AVAILABLE DATA

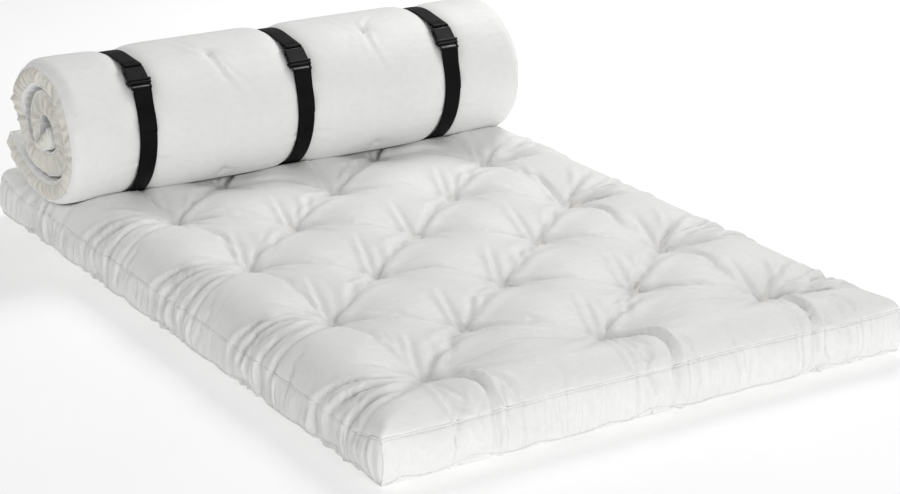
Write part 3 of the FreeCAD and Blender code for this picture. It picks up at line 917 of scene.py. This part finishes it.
def build_roll():
    """The rolled mattress: covers, seams, filling, tuft threads and knots."""
    state = roll_walk(roll_spacing)
    total = state[-1, 3]
    s = state[:, 3]
    x = edge_columns(roll_left, roll_right, 0.0085, EDGE_ROUND)
    s_grid, x_grid = np.meshgrid(s, x, indexing="ij")

    fold_length = sum(radius * math.radians(turn) for radius, turn in CORE_FOLD)
    squeezed = smoothstep(total - fold_length, total - 0.45 * fold_length, s_grid)
    thick = ROLL_THICK + (CORE_FOLD_THICK - ROLL_THICK) * squeezed
    to_end = np.minimum(s_grid, total - s_grid)
    to_side = np.minimum(x_grid - roll_left, roll_right - x_grid)
    a = np.clip(1 - to_side / EDGE_ROUND, 0, 1)
    b = np.clip(1 - to_end / EDGE_ROUND, 0, 1)
    inner_turns = smoothstep(0.95, 1.25, s_grid)
    edge_depth = (EDGE_DEPTH + (INNER_EDGE_DEPTH - EDGE_DEPTH) * inner_turns) * thick / ROLL_THICK
    rounding = edge_depth * (1 - np.sqrt(1 - np.minimum(1, a**2 + b**2)))

    shown = smoothstep(0.33, 0.46, s_grid) * (1 - smoothstep(1.06, 1.2, s_grid))
    lean = strap_lean(state)
    from_strap = np.min([abs(x_grid - lean[:, None] - strap_x(name)) for name in STRAPS], axis=0)
    outermost = 1 - smoothstep(1.12, 1.3, s_grid)
    beside = np.clip(from_strap - 0.022, 0, 1)
    swell = (-0.0062 * np.exp(-((beside / 0.016) ** 1.5)) * smoothstep(0.0, 0.05, s_grid)) * outermost
    between = abs(x_grid - ROLL_X) < 0.45
    swell += (0.0060 + 0.0040 * between) * (1 - np.exp(-beside / 0.020)) * shown
    swell += 0.0016 * smooth_noise(x_grid, s_grid, 0.09, 3) * shown
    pinch = np.zeros_like(x_grid)
    for tx, ts in roll_tufts():
        far = np.hypot(x_grid - tx, (s_grid - ts))
        pinch = np.maximum(pinch, 0.014 * np.exp(-((far / 0.017) ** 1.1)))
        own = np.random.default_rng(int(1000 + 1000 * ts + 50 * tx))
        for angle in own.uniform(0, 2 * math.pi, 5):
            reach = own.uniform(0.03, 0.075)
            end = (tx + reach * math.cos(angle) * 0.7, ts + reach * math.sin(angle))
            bend = own.uniform(-0.01, 0.01)
            swell += fold_field(x_grid, s_grid, (tx, ts), end, bend, 0.0034, 0.004) * shown
    for start, end, bend, deep, wide in ROLL_FOLDS:
        swell += fold_field(x_grid, s_grid, start, end, bend, deep, wide) * shown
    edge_pull = 0.0015 * np.exp(-to_side / 0.06) * smooth_noise(s_grid, 0 * s_grid, 0.022, 5)
    depth = rounding + pinch - swell * (1 - a) + edge_pull
    waist = END_WAVE * smooth_noise(s_grid, 0 * s_grid, 0.11, 9) * (0.6 + inner_turns)
    inward = np.sign(ROLL_X - x_grid)
    recess = END_RECESS * smoothstep(1.0, 1.3, s_grid) * (1 - 0.7 * smoothstep(1.5, 2.0, s_grid))
    x_moved = x_grid + inward * (waist + recess + 0.002) * np.exp(-to_side / 0.05)
    outer = roll_surface(state, x_moved, depth)
    wavy = s_grid + 0.010 * smooth_noise(x_grid, s_grid, 0.12, 6)
    ripple = 0.0042 * (1 + np.sin(2 * math.pi * wavy / 0.045)) * (1 - a) * (1 - b)
    inner_depth = thick - rounding - (pinch * 0.6 + ripple) * thick / ROLL_THICK
    inner = roll_surface(state, x_moved, inner_depth)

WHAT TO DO
Word for word, write out the data.

ANSWER TO THIS EXERCISE
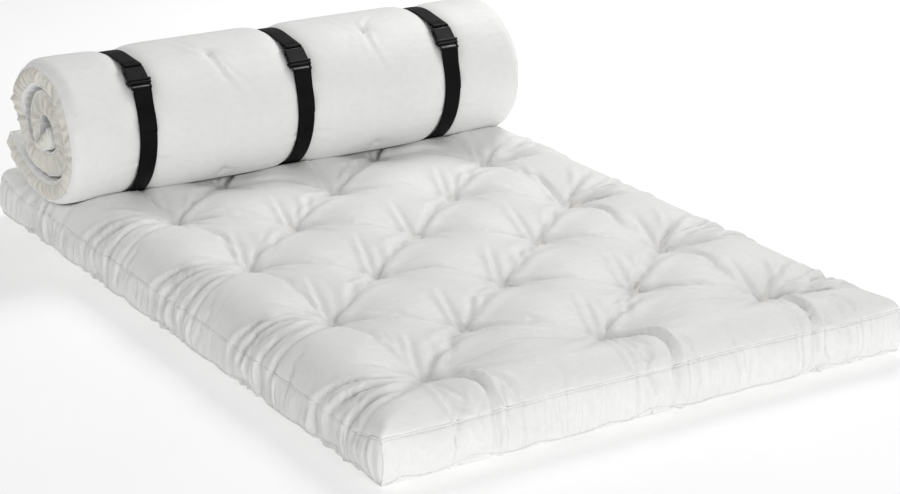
Write part 3 of the FreeCAD and Blender code for this picture. It picks up at line 917 of scene.py. This part finishes it.
def build_roll():
    """The rolled mattress: covers, seams, filling, tuft threads and knots."""
    state = roll_walk(roll_spacing)
    total = state[-1, 3]
    s = state[:, 3]
    x = edge_columns(roll_left, roll_right, 0.0085, EDGE_ROUND)
    s_grid, x_grid = np.meshgrid(s, x, indexing="ij")

    fold_length = sum(radius * math.radians(turn) for radius, turn in CORE_FOLD)
    squeezed = smoothstep(total - fold_length, total - 0.45 * fold_length, s_grid)
    thick = ROLL_THICK + (CORE_FOLD_THICK - ROLL_THICK) * squeezed
    to_end = np.minimum(s_grid, total - s_grid)
    to_side = np.minimum(x_grid - roll_left, roll_right - x_grid)
    a = np.clip(1 - to_side / EDGE_ROUND, 0, 1)
    b = np.clip(1 - to_end / EDGE_ROUND, 0, 1)
    inner_turns = smoothstep(0.95, 1.25, s_grid)
    edge_depth = (EDGE_DEPTH + (INNER_EDGE_DEPTH - EDGE_DEPTH) * inner_turns) * thick / ROLL_THICK
    rounding = edge_depth * (1 - np.sqrt(1 - np.minimum(1, a**2 + b**2)))

    shown = smoothstep(0.33, 0.46, s_grid) * (1 - smoothstep(1.06, 1.2, s_grid))
    lean = strap_lean(state)
    from_strap = np.min([abs(x_grid - lean[:, None] - strap_x(name)) for name in STRAPS], axis=0)
    outermost = 1 - smoothstep(1.12, 1.3, s_grid)
    beside = np.clip(from_strap - 0.022, 0, 1)
    swell = (-0.0062 * np.exp(-((beside / 0.016) ** 1.5)) * smoothstep(0.0, 0.05, s_grid)) * outermost
    between = abs(x_grid - ROLL_X) < 0.45
    swell += (0.0060 + 0.0040 * between) * (1 - np.exp(-beside / 0.020)) * shown
    swell += 0.0016 * smooth_noise(x_grid, s_grid, 0.09, 3) * shown
    pinch = np.zeros_like(x_grid)
    for tx, ts in roll_tufts():
        far = np.hypot(x_grid - tx, (s_grid - ts))
        pinch = np.maximum(pinch, 0.014 * np.exp(-((far / 0.017) ** 1.1)))
        own = np.random.default_rng(int(1000 + 1000 * ts + 50 * tx))
        for angle in own.uniform(0, 2 * math.pi, 5):
            reach = own.uniform(0.03, 0.075)
            end = (tx + reach * math.cos(angle) * 0.7, ts + reach * math.sin(angle))
            bend = own.uniform(-0.01, 0.01)
            swell += fold_field(x_grid, s_grid, (tx, ts), end, bend, 0.0034, 0.004) * shown
    for start, end, bend, deep, wide in ROLL_FOLDS:
        swell += fold_field(x_grid, s_grid, start, end, bend, deep, wide) * shown
    edge_pull = 0.0015 * np.exp(-to_side / 0.06) * smooth_noise(s_grid, 0 * s_grid, 0.022, 5)
    depth = rounding + pinch - swell * (1 - a) + edge_pull
    waist = END_WAVE * smooth_noise(s_grid, 0 * s_grid, 0.11, 9) * (0.6 + inner_turns)
    inward = np.sign(ROLL_X - x_grid)
    recess = END_RECESS * smoothstep(1.0, 1.3, s_grid) * (1 - 0.7 * smoothstep(1.5, 2.0, s_grid))
    x_moved = x_grid + inward * (waist + recess + 0.002) * np.exp(-to_side / 0.05)
    outer = roll_surface(state, x_moved, depth)
    wavy = s_grid + 0.010 * smooth_noise(x_grid, s_grid, 0.12, 6)
    ripple = 0.0042 * (1 + np.sin(2 * math.pi * wavy / 0.045)) * (1 - a) * (1 - b)
    inner_depth = thick - rounding - (pinch * 0.6 + ripple) * thick / ROLL_THICK
    inner = roll_surface(state, x_moved, inner_depth)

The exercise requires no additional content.